Animateur historique du free jazz,
Burton Greene a su éviter l’impasse de l’acharnement ou de la simple redite en s’intéressant, dans les années 1970, autant à l’œuvre de
Bartok qu’à la musique médiévale. Répétant à l’envi que, pour lui, "jouer libre signifie pouvoir, aussi, jouer Mozart", le pianiste a sans doute trouvé la recette pour exister encore et compter toujours : mêler ses acquis classiques à l’improvisation la plus inspirée.
Aujourd’hui,
Live at Grasland nous donne la preuve de cette manière de faire.
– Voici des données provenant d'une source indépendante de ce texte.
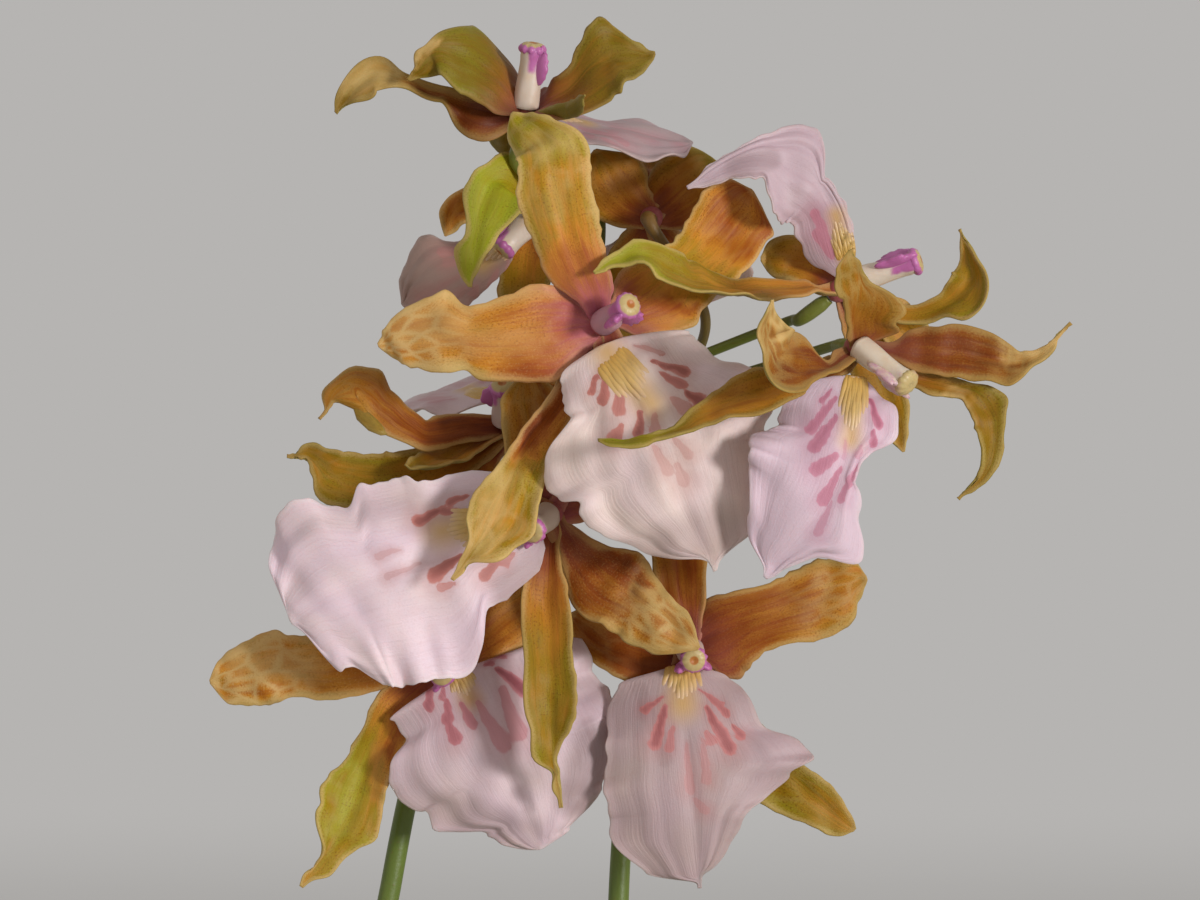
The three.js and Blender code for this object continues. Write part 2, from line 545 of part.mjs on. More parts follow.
// A round bar along a curve through the listed points.
function bar(points, radius, sides, steps) {
  const ring = [];
  for (let k = 0; k < sides; k++) {
    const angle = (2 * Math.PI * k) / sides;
    ring.push(new THREE.Vector2(radius * Math.cos(angle), radius * Math.sin(angle)));
  }
  const options = { steps, bevelEnabled: false, extrudePath: curve(points) };
  return solid(new THREE.ExtrudeGeometry(new THREE.Shape(ring), options));
}

// A turned body from a profile of [radius, height] points that begins and ends on the axis.
function turned(profile, sides) {
  const points = profile.map((p) => new THREE.Vector2(...p));
  return solid(new THREE.LatheGeometry(points, sides).rotateX(Math.PI / 2));
}

function ball(radius, columns, rows, at) {
  return solid(new THREE.SphereGeometry(radius, columns, rows).translate(...at));
}

function plainCylinder(radius, bottom, top, at) {
  return wasm.Manifold.cylinder(top - bottom, radius, radius, 12).translate([at[0], at[1], bottom]);
}

function heartOf(bloom) {
  return vector(bloom.heart).add(new THREE.Vector3(0, 0, HEAD_Z));
}

// The middle of a bloom's boss, behind its heart.
function bossOf(bloom) {
  return vector(bloom.facing).setLength(-BOSS_BACK).add(heartOf(bloom));
}

function placed(bloom, path) {
  const heart = heartOf(bloom);
  return path.map((p) => vector(p).add(heart).toArray());
}

// Five blades fused to the boss; extra swells them for a clear cut.
function tepalsOf(bloom, extra) {
  const boss = bossOf(bloom);
  const parts = bloom.tepals.map((tepal) => {
    const half = tepal.wide / 2;
    const outline = OUTLINES[tepal.kind].map((row) => [row[0], row[1] * half + extra, row[2] * half + extra]);
    const path = [boss.toArray(), ...placed(bloom, tepal.path)];
    const face = tepal.face || [[0, -1, 0]];
    const spec = { path, outline, face, cup: tepal.cup, wave: tepal.wave };
    return blade(spec, TEPAL_THICK + 2 * extra, TEPAL_ROWS, 2);
  });
  return join([ball(BOSS_RADIUS + extra, 7, 5, boss.toArray()), ...parts]);
}

// The column: a stout peg with a cap and a wing on each side; extra swells it for a clear cut.
function columnOf(bloom, extra) {
  const tip = vector(bloom.column);
  const long = tip.length() + extra;
  const r = COLUMN_RADIUS + extra;
  const profile = [[0, 0], [0.75 * r, 0], [0.7 * r, 0.4 * long], [0.95 * r, 0.68 * long],
    [r, 0.84 * long], [0.6 * r, long], [0, long]];
  const peg = turned(profile, COLUMN_SIDES);
  const lipWay = vector(bloom.lip.path[1]).sub(vector(bloom.lip.path[0]));
  const ahead = tip.clone().normalize();
  const side = new THREE.Vector3().crossVectors(ahead, lipWay).normalize();
  const down = new THREE.Vector3().crossVectors(side, ahead);
  const wings = [-1, 1].map((way) => {
    const wing = new THREE.SphereGeometry(1, 5, 3);
    wing.scale(2 + extra, 1.1 + extra, 1.9 + extra);
    wing.translate(way * 2.9, 1.6, 0.62 * long);
    return solid(wing);
  });
  const frame = new THREE.Matrix4().makeBasis(side, down, ahead);
  if (frame.determinant() < 0) {
    frame.makeBasis(side.negate(), down, ahead);
  }
  frame.setPosition(heartOf(bloom));
  return join([peg, ...wings]).transform(frame.toArray());
}

function lipOf(bloom) {
  const lip = bloom.lip;
  const spec = { path: placed(bloom, lip.path), outline: lip.outline, face: lip.face };
  return blade({ ...spec, cup: lip.cup, wave: lip.wave }, LIP_THICK, lip.rows, 4);
}

function bloomMeshes(name, bloom) {
  const tepals = tepalsOf(bloom, 0).simplify(SMOOTH);
  const room = tepalsOf(bloom, FIT_GAP).intersect(ball(HEART_ROOM, 10, 8, heartOf(bloom).toArray()));
  const column = mainBody(columnOf(bloom, 0).subtract(room)).simplify(SMOOTH);
  const lip = mainBody(lipOf(bloom).subtract(room).subtract(columnOf(bloom, FIT_GAP))).simplify(SMOOTH);
  return [
    meshOf("tepals_" + name, tepals, FINISH.tepal),
    meshOf("lip_" + name, lip, FINISH.lip),
    meshOf("column_" + name, column, FINISH.column),
  ];
}

// A stalk with its pedicels, each ending just behind its bloom's boss.
function scapeOf(scape) {
  const line = curve(scape.line);
  const parts = [bar(scape.line, SCAPE_RADIUS, 7, 18)];
  for (const [name, pedicel] of Object.entries(scape.pedicels)) {
    const bloom = BLOOMS[name];
    const boss = bossOf(bloom);
    const back = vector(bloom.facing).setLength(-1);
    const end = boss.clone().addScaledVector(back, BOSS_RADIUS + FIT_GAP + 0.1);
    const before = boss.clone().addScaledVector(back, 11);
    const start = line.getPoint(pedicel.leaves);
    const points = [start.toArray(), pedicel.via, before.toArray(), end.toArray()];
    parts.push(bar(points, PEDICEL_RADIUS, 5, 6));
  }
  return join(parts);
}

function rhizomeOf(extra) {
  const points = RHIZOME.map((p) => [p[0], p[1], RHIZOME_Z]);
  return bar(points, RHIZOME_RADIUS + extra, 7, 9);
}

function bulbOf(bulb) {
  const tall = BULB_HEIGHT * bulb.tall;
  const shares = [[0, 0], [0.6, 0], [0.86, 0.16], [1, 0.38], [0.86, 0.64], [0.56, 0.86], [0.3, 1], [0, 1]];
  const profile = shares.map((p) => [p[0] * BULB_RADIUS, p[1] * tall]);
  const made = turned(profile, BULB_SIDES).scale([1, BULB_FLATNESS, 1]).rotate([0, 0, bulb.turn]);
  return made.translate([bulb.at[0], bulb.at[1], BULB_FOOT_Z]);
}

// The foot of a leaf: on its bulb's neck, or in the medium.
function leafFoot(leaf) {
  if (leaf.foot) {
    return [leaf.foot[0], leaf.foot[1], LEAF_FOOT_Z];
  }
  const bulb = BULBS[leaf.bulb];
  const angle = THREE.MathUtils.degToRad(leaf.heading);
  const top = BULB_FOOT_Z + BULB_HEIGHT * bulb.tall + FIT_GAP + 0.1;
  return [bulb.at[0] + 3.4 * Math.cos(angle), bulb.at[1] + 3.4 * Math.sin(angle), top];
}

function leafOf(leaf) {
  const foot = leafFoot(leaf);
  const angle = THREE.MathUtils.degToRad(leaf.heading);
  const out = [Math.cos(angle), Math.sin(angle)];
  const stops = [[0, 0], [0.05, 0.3], [0.3, 0.72], [0.66, 0.96], [1, 0.9]];
  const path = stops.map(([reach, rise]) => {
    const away = reach * leaf.reach * leaf.long;
    return [foot[0] + out[0] * away, foot[1] + out[1] * away, foot[2] + rise * leaf.rise * leaf.long];
  });
  const half = leaf.wide / 2;
  const outline = LEAF_OUTLINE.map((row) => [row[0], row[1] * half, row[2] * half]);
  const face = [[-out[0], -out[1], 0.2], [-out[0] * 0.3, -out[1] * 0.3, 1]];
  const spec = { path, outline, face, cup: 0, fold: LEAF_FOLD, wave: [0.8, 1.5, leaf.heading] };
  return blade(spec, LEAF_THICK, LEAF_ROWS, 2);
}

function potOf() {
  const profile = [[0, 0], [POT_BASE_RADIUS, 0], [POT_RADIUS - RIM_STEP - 2, POT_HEIGHT - RIM_HEIGHT],
    [POT_RADIUS - 1, POT_HEIGHT - RIM_HEIGHT], [POT_RADIUS, POT_HEIGHT - RIM_HEIGHT + 1.5],
    [POT_RADIUS, POT_HEIGHT - 1.5], [POT_RADIUS - 1.5, POT_HEIGHT],
    [POT_RADIUS - POT_WALL + 0.5, POT_HEIGHT], [POT_RADIUS - POT_WALL - 1, POT_HEIGHT - 3],
    [POT_BASE_RADIUS - POT_WALL + 1.5, POT_FLOOR], [0, POT_FLOOR]];
  const holes = [];
  for (let k = 0; k < DRAIN_COUNT; k++) {
    const angle = (2 * Math.PI * (k + 0.5)) / DRAIN_COUNT;
    const at = [DRAIN_AT * Math.cos(angle), DRAIN_AT * Math.sin(angle)];
    holes.push(plainCylinder(DRAIN_RADIUS, -1, POT_FLOOR + 1, at));
  }
  return turned(profile, POT_SIDES).subtract(join(holes));
}

// The inside radius of the pot at a height.
function insideRadius(z) {
  const low = POT_BASE_RADIUS - POT_WALL + 1.5;
  const high = POT_RADIUS - POT_WALL - 1;
  return low + ((high - low) * (z - POT_FLOOR)) / (POT_HEIGHT - 3 - POT_FLOOR);
}

// Seeded draws between 0 and 1.
function draws(seed) {
  let state = seed;
  return () => {
    state = (state * 16807) % 2147483647;
    return state / 2147483647;
  };
}

function chipsOf(keepClear) {
  const draw = draws(CHIP_SEED);
  const chips = [];
  while (chips.length < CHIP_COUNT) {
    const angle = 2 * Math.PI * draw();
    const away = (insideRadius(MEDIUM_EDGE_Z) - 12) * Math.sqrt(draw());
    const at = [away * Math.cos(angle), away * Math.sin(angle)];
    const size = [9 + 8 * draw(), 6 + 4 * draw(), 5 + 2 * draw()];
    const turns = [30 * (draw() - 0.5), 30 * (draw() - 0.5), 180 * draw()];
    const clear = keepClear.every(([x, y, r]) => Math.hypot(at[0] - x, at[1] - y) > r + 10);
    if (clear) {
      const chip = wasm.Manifold.cube(size, true).rotate(turns);
      chips.push(chip.translate([at[0], at[1], MEDIUM_EDGE_Z + 2.5]));
    }
  }
  return join(chips);
}

function mediumOf() {
  const low = POT_FLOOR + FIT_GAP;
  const profile = [[0, low], [insideRadius(low) - FIT_GAP - 0.2, low],
    [insideRadius(MEDIUM_EDGE_Z) - FIT_GAP - 0.2, MEDIUM_EDGE_Z], [30, MEDIUM_EDGE_Z + 2.6],
    [0, MEDIUM_MIDDLE_Z]];
  const keepClear = [];
  const cuts = [rhizomeOf(FIT_GAP)];
  for (const point of curve(RHIZOME.map((p) => [p[0], p[1], 0])).getPoints(12)) {
    keepClear.push([point.x, point.y, RHIZOME_RADIUS]);
  }
  for (const scape of Object.values(SCAPES)) {
    const [x, y] = scape.line[0];
    keepClear.push([x, y, SCAPE_RADIUS]);
    cuts.push(plainCylinder(SCAPE_RADIUS + 1, SCAPE_FOOT_Z - FIT_GAP, MEDIUM_MIDDLE_Z + 12, [x, y]));
  }
  for (const leaf of LEAVES.filter((item) => item.foot)) {
    const [x, y] = leaf.foot;
    keepClear.push([x, y, LEAF_HOLE_RADIUS]);
    cuts.push(plainCylinder(LEAF_HOLE_RADIUS, LEAF_FOOT_Z - FIT_GAP, MEDIUM_MIDDLE_Z + 12, leaf.foot));
  }
  const heap = turned(profile, POT_SIDES).add(chipsOf(keepClear));
  return mainBody(heap.subtract(join(cuts)));
}

const plant = new THREE.Group();
plant.name = "potted_miltonia";
plant.add(meshOf("pot", potOf(), FINISH.terracotta));
plant.add(meshOf("medium", mediumOf(), FINISH.bark));
plant.add(meshOf("rhizome", rhizomeOf(0), FINISH.rhizome));
for (const bulb of BULBS) {
  plant.add(meshOf(bulb.name, mainBody(bulbOf(bulb).subtract(rhizomeOf(FIT_GAP))), FINISH.bulb));
}
LEAVES.forEach((leaf, k) => {
  plant.add(meshOf("leaf_" + (k + 1), leafOf(leaf), FINISH.leaf));
});
for (const [name, scape] of Object.entries(SCAPES)) {
  plant.add(meshOf("scape_" + name, scapeOf(scape), FINISH.stalk));
}
for (const [name, bloom] of Object.entries(BLOOMS)) {
  plant.add(...bloomMeshes(name, bloom));
}

export default plant;
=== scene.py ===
"""Fine blooms, stalks, leaves, bulbs, bark and pot of a potted Miltonia orchid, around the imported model.

Lengths in the tables are in millimetres, as in the part's source, and MM turns them into metres.
"""

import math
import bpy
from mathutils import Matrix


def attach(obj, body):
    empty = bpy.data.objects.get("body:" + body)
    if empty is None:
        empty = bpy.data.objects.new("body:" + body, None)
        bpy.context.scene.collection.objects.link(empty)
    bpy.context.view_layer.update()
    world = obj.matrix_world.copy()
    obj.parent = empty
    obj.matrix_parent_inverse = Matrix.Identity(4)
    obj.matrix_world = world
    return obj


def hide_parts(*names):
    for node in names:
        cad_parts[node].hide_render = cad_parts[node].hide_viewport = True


bl_info = {
    "name": "Potted Miltonia orchid",
    "version": (1, 0, 0),
    "blender": (4, 5, 0),
    "location": "View3D > Sidebar > Orchid",
    "description": "Fine blooms, stalks, leaves, bulbs, bark and pot around the packed model",
    "category": "Add Mesh",
}

import bpy
import numpy as np
from bpy.props import FloatProperty, FloatVectorProperty, IntProperty, PointerProperty
from mathutils import Vector

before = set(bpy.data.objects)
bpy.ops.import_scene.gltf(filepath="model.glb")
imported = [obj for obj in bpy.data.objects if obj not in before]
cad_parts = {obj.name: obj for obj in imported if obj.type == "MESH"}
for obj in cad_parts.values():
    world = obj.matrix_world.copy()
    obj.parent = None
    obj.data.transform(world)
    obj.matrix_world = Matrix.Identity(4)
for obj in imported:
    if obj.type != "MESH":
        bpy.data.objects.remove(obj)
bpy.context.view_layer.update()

MM = 0.001
BODY = "root"

# Where the head and the camera are, and the sizes that the source gives the plant's plain forms.
HEAD_Z = 480
CAMERA_AWAY = 1200
BOSS_RADIUS = 3.2
BOSS_BACK = 2.5
TIP_HALF = 0.25
SIDE_SHIFT = 1.9
COLUMN_RADIUS = 2.9
SCAPE_FOOT_Z = 90
BULB_FOOT_Z = 103
BULB_HEIGHT = 72
BULB_RADIUS = 15
BULB_FLATNESS = 0.6
RHIZOME_Z = 103
RHIZOME_RADIUS = 4.5
LEAF_FOLD = -0.42
LEAF_FOOT_Z = 92

# Thickness of the fine blades, how far patches spread past their middles, and how the bark lies.
TEPAL_THICK = 0.9
LIP_THICK = 0.8
LEAF_THICK = 1.2
PATCH_SPREAD = 1.45
SHADE_SPREAD = 1.6
BOSS_FLUSH = 0.7
BED_GAP = 0.6
CHIPS = 190
CHIP_TRIES = 2600

# Outlines that blades share: rows of how far along, and how wide to the left and right, as shares of the whole.
OUTLINES = {
    "sepal": [[0, 0.4, 0.4], [0.16, 0.6, 0.58], [0.38, 0.92, 0.9], [0.6, 1, 1], [0.8, 0.78, 0.74],
      [0.93, 0.36, 0.34], [1, 0.05, 0.05]],
    "petal": [[0, 0.38, 0.4], [0.18, 0.82, 0.8], [0.4, 0.96, 1], [0.62, 1, 0.9], [0.8, 0.82, 0.84],
      [0.93, 0.5, 0.52], [1, 0.08, 0.08]],
    "blunt": [[0, 0.36, 0.36], [0.2, 0.6, 0.64], [0.42, 0.92, 0.9], [0.62, 1, 0.98], [0.8, 0.98, 1],
      [0.93, 0.76, 0.8], [1, 0.14, 0.14]],
    "wedge": [[0, 0.4, 0.4], [0.2, 0.72, 0.7], [0.42, 1, 1], [0.6, 0.86, 0.9], [0.78, 0.56, 0.6],
      [0.92, 0.26, 0.26], [1, 0.05, 0.05]],
}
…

Evoquant les grands noms de pianistes contemporains (
John Cage sur
Calistrophy,
James Tenney sur
In the footsteps of the Bratslav ou encore
Morton Feldman sur
Florida Summer Odyssey),
Burton Greene n’en oublie pas pour autant ses premières amours que sont les improvisations tourmentées (
Sylosophy (digitalville)) et les compositions torturées (
12,733 Shopping Malls).
Venant apaiser une autre obsession du compositeur - celle qu’il voue aux mélodies doucereuses, voire enrobées,
South Florida Odyssey Suite débute par l’interprétation gracile d’un thème qu’aurait pu signer
Gershwin, rapidement contrecarré par une divagation musicale frénétique et possédée. Le tout étant de faire accepter à l’auditeur aussi bien la complainte désabusée du pianiste de bar (
A Cozy Veggy Soup) que les errements majestueux du créateur angoissé (
Gnat Dance).
Et
Burton Greene y arrive, sereinement. Ayant compris depuis longtemps qu’on ne gagne rien à distinguer l’érudit du sauvage, il convainc à nouveau aujourd’hui. L’érudit a approfondi ses connaissances ; le sauvage a encore gagné en troubles ;
Burton Greene laisse faire, et en profite.